You can do what many politicians have been doing in the last years over the expenses scandals. They have been caught with their fingers in the cookie jar and we have heard their righteous indignation, and the running for cover, and the search for scapegoats, and the finger pointing, and the ‘if’ apologies, “if I have offended anyone I am sorry.” It is so familiar because we all do the same things. We talk about ‘white lies’ and that we did it for the greater good. When will we learn that if it’s a lie, it isn’t white, and if it’s white then it’s not a lie? By the same token if it’s not an expense incurred in doing our duty then it is theft. Blame shifting started with Adam, but it didn’t end there.

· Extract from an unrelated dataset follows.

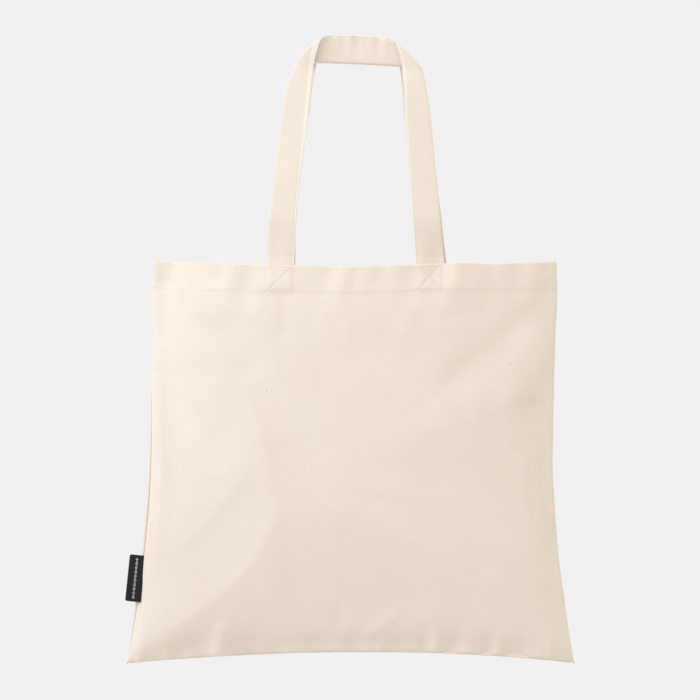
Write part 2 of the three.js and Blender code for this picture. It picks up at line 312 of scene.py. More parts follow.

Once a man turns from his sin, God displays an amazing ability to forgive his sin, but we have to say, “Sorry . . . I am so sorry God . . . what I did was inexcusable . . . I don’t blame anyone else, and I don’t blame you. I did it and I am ashamed of myself.” Then the gospel comes to us so relevantly and comforting. David found out both sides of God’s character. God is light and God is love. David was judged, and repentant David was forgiven. “The blood of Jesus Christ, God’s Son cleanses us from all sin.”  Thank God for those words. Thank God for them for this reason. They are true! Those who take their guilt to their excuses find no comfort. They deceive no one but themselves, but those who tell God the painful truth about themselves find that the pain of confession is followed by the privilege of pardon. After the humiliation there is healing. Tell the truth. First tell the truth, tell it to God, and then you can put your life back together in the sight of a God who is abundant in mercy the God who said to David, “The Lord has taken away your sin; you are not going to die.